As for print magazines, it is the same story -- 98% the samples they request are all returned to me (if not lost!) -- in fact, it is magazine policy to not keep samples.

It's fun to get recognized for your work by folks who are tastemakers in the biz of fashion -- so if I get excited and post a few times, that's why :).

4) User reviews -- this is a new request I'm seeing in my survey for this year and I've definitely been thinking about it. It's a difficult website feature to implement, so I have to consider it carefully. I love that there is interest to talk about your experience with my jewelry products and even to share photos/styling tips with other Peggy Li Creations fans. While I explore the options for this feature, I would like to ask that if you have feedback, questions or comments you'd like to share with others, please feel free to do so on my Peggy Li Creations Facebook page or to @plcpeggy on Twitter.

I'd love to keep this dialogue going and hear from YOU, the customers! Thanks for your time and attention and here's to a fab 2012 year of the Dragon!


Valentine's Day Jewelry Ideas (Great Gifts!)

Who doesn't love a little bling for Valentine's Day? Here are a few choice picks from Peggy Li Creations Jewelry that are sure to please you or your BFF. Be sure to visit my website for even more selections of personalized jewelry, charm necklaces, or diamond jewelry.  It's easy to let someone know you'd like Peggy Li jewelry as a gift -- simply use the Amazon Wishlist button, located on every item page, to add the item to your Amazon Wishlist! Cool, right? It's never to early to give your sweetie a little hint.

And now until 2/2/12, save 20% your entire order with code "PSW20", an exclusive savings I currently have featured as a People Stylewatch Deal of the Day!  Enjoy!

Tucson 2012 Gem Shows

It's that time of year again! Tucson becomes a beader and jewelry maker's paradise, with tons of stone and bead expos taking over the desert city. I went last year and had a series of posts about it:

Registering for Shows at Tucson

Getting Ready for Tucson Gem Shows

Tucson Day 1 with Peggy Li Creations

It was a difficult decision, but I decided not to go to Tucson in 2012. To have a really effective trip, I think you need to have a real game plan (and budget) in place. While I had a blast there, I found myself visiting my usual vendors. They tend to bring more inventory to Tucson due to the size of the show, but since I didn't have a complete gameplan, I was reluctant to spend extra on items I may not have planned for.

I also did not get to mingle and meet other folks at the show. It may be worth it next time I go to allow for some social events or make more of an effort to meet and greet other designers as we converge on the shows.

I definitely want to return to Tucson, as there is tons of inspiration to be found in every corner of the event. Not just in the amazing materials to be found there, but in the sheer volume of stone mavens and jewelry designers roaming the town.

Alas, Tucson, I will miss you in 2012. Hopefully I'll be back in 2013!

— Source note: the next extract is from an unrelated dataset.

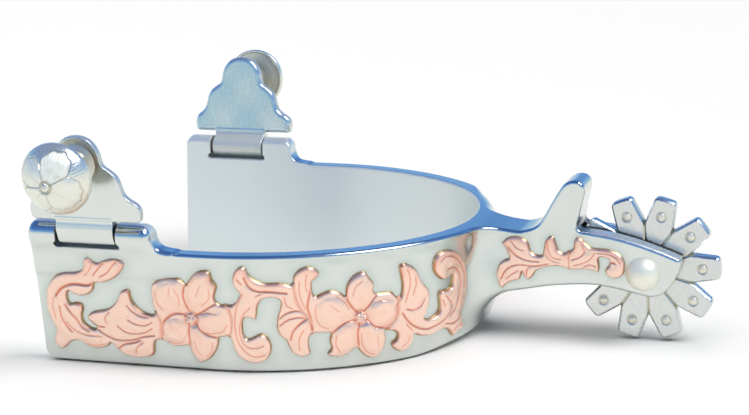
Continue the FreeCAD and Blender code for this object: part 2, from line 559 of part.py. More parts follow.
def build():
    band = heel_band()
    parts = {"heel_band": band, "shank": shank(band)}
    parts["rowel"] = rowel()
    parts["rowel_studs"] = rowel_studs()
    parts["rowel_pin"] = rowel_pin()
    parts["rowel_pin_cap"] = rowel_pin_cap()
    pin = hinge_pin()
    swinging = {"button_hanger": hanger(), "button_post": button_post(),
                "button_back": button_back(), "button_cap": button_cap()}
    for name, side in (("left", -1), ("right", 1)):
        parts[name + "_hinge_pin"] = pin if side > 0 else mirrored(pin)
        for part, shape in swinging.items():
            parts[name + "_" + part] = to_hinge(shape, side)
    skin = leaning_wall(BAND_T, BAND_T + OVERLAY_T, 0, BAND_H)
    on_arm = {"front_scroll": FRONT_SCROLL, "front_flower": FRONT_FLOWER,
              "middle_scroll": MIDDLE_SCROLL, "rear_flower": REAR_FLOWER, "rear_scroll": REAR_SCROLL}
    for part, outline in on_arm.items():
        piece = overlay(outline, skin, parts["shank"])
        parts["left_" + part] = piece
        parts["right_" + part] = mirrored(piece)
    root = parts["shank"].fuse(band)
    for part, outline in {"shank_leaf": SHANK_LEAF, "shank_scroll": SHANK_SCROLL}.items():
        piece = shank_overlay(outline, root)
        root = root.fuse(piece)
        parts["left_" + part] = piece
        parts["right_" + part] = mirrored(piece)
    return parts


def main():
    os.makedirs("parts", exist_ok=True)
    for name, shape in build().items():
        box = shape.BoundBox
        print(name, len(shape.Solids), shape.isValid(), round(shape.Volume, 1),
              [round(v, 2) for v in (box.XMin, box.XMax, box.YMin, box.YMax, box.ZMin, box.ZMax)])
        shape.exportStep("parts/" + name + ".step")


main()
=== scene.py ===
import math

import bpy
import numpy as np
from mathutils import Matrix, Vector


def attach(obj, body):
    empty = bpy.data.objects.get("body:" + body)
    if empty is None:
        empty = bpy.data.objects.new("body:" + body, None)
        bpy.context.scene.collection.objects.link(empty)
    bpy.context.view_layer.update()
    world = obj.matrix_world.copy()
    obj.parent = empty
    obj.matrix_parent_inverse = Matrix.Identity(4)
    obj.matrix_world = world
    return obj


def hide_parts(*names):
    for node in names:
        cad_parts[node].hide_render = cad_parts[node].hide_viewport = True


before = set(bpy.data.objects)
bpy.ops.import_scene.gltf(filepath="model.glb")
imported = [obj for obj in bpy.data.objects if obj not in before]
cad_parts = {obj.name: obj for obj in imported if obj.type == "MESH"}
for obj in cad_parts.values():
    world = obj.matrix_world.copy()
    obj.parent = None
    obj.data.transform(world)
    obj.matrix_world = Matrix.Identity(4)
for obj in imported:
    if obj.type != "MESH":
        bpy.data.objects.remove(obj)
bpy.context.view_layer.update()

# Working units are millimetres; meshes are scaled to metres when they are made.
MM = 0.001

# Mesh steps: the frame, the hangers, the rowel and the copper castings.
FRAME_STEP, HANGER_STEP, ROWEL_STEP, RELIEF_STEP = 0.32, 0.28, 0.24, 0.14

# ---- dimensions repeated from the CAD source ----
LENGTH = 139.9
FRONT_X = -LENGTH / 2
ROWEL_R = 15.9
ROWEL_X = LENGTH / 2 - ROWEL_R
ROWEL_Z = 15.8
BAND_H = 25.8
BAND_T = 4.0
LEAN = math.radians(6.56)
TAN, COS = math.tan(LEAN), math.cos(LEAN)
INNER_HALF_W = 40.2
HEEL_R = 36.0
SWEEP = math.radians(50)
HEEL_X = ROWEL_X - 38.6
SIDE_R = (INNER_HALF_W - HEEL_R * math.sin(SWEEP)) / (1 - math.sin(SWEEP))
CX1 = HEEL_X - HEEL_R
CX2 = CX1 + (HEEL_R - SIDE_R) * math.cos(SWEEP)
CY2 = (HEEL_R - SIDE_R) * math.sin(SWEEP)
HINGE = (-55.95, 43.2, 29.2)
KNUCKLE_R = 2.5
TOWER_BACK = 13.0
SLOT = (-7.5, 6.3)
SLOT_FLOOR = 2.67
SHANK_HALF_W = 5.9
CHEEK_HALF_GAP = 2.2
SLOT_R = 16.7
OVERLAY_T = 0.9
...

Take the 2011 End of Year Survey for Peggy Li Creations

Hi all! Happy New Year!

It's that time of year again where I want to reflect on 2011 and prepare my handmade jewelry business for 2012. The best way for me to make Peggy Li Creations even better is to hear from YOU, the customers!  What jewelry trends and colors do you want to see in 2012? How can I make the Peggy Li handmade jewelry website even easier to use?

You've all made 2011 amazing -- I'd love to hear your thoughts, wants and concerns! Thank you so much for your support of me and small business! I read all the responses personally and they are completely anonymous.

Take the PLC 2011 Survey (link will open in a new window)

Peggy Li

Review: HP Topshot Laserjet M275 Printer/Scanner

This holiday season, I decided to treat myself to some new technology to help my small jewelry business, Peggy Li Creations. My brother had told me about a new HP printer, the HP Topshot Laserjet M275 that had an innovative scanner that was designed to scan 3-D objects, like jewelry! I currently use a scanner for a lot of my images at Peggy Li Creations, but this new printer would allow you to scan, remove backgrounds and send those images directly to the web. More importantly, it has a camera mounted on an arm that would take multiple images ("scans") of the object and using its software, would stitch those images together to form a shadow-free, "3-D" image.  Essentially, it acts as its own lightbox to take a photograph-style image of your object.
The HP Topshot, with camera arm extended.

Sounds genius, right?

Well, for starters, the printer is not inexpensive. I purchased mine at Frys Electronics for $395. The setup I left for my BF, so I can't say how difficult that was. I currently have about a 3 year old injet printer, so this new fangled type of laserjet certainly seemed foreign to me. But, once the printer was out of its packaging, it only took a few minutes to load the scanner program onto my computer and then set up a test scan.

Sadly, the image quality of the scan left a lot to be desired. The max resolution you can scan at is 300dpi (the minimum if you want to have print-quality images) and the LED light the camera used did not seem nearly powerful enough to capture fine details. The light also still had hotspot/glare problems, especially on the reflective jewelry surfaces.

Below is an example of a necklace I took an image of my usual way (with a flatbed scanner) and with the TopShot.
Old English Initial Charm Necklace -- original scanner image.
Old English Initial Charm Necklace -- HP Topshot Scanner. 

I tried scanning objects at night with artificial lights as the room lighting, as well as trying the scanner during the daylight hours to see if natural ambient light would improve the quality of the image. I may have been able to tweak settings to improve the image, but who has time for that? Not me when I am busy running a small business! I'm afraid for highly detailed objects, the HP Topshot simply wasn't able to give a clear image.

Disappointing, but it did seem almost too good to be true to use a printer scanner as a replacement for product photography. The printer will be returned!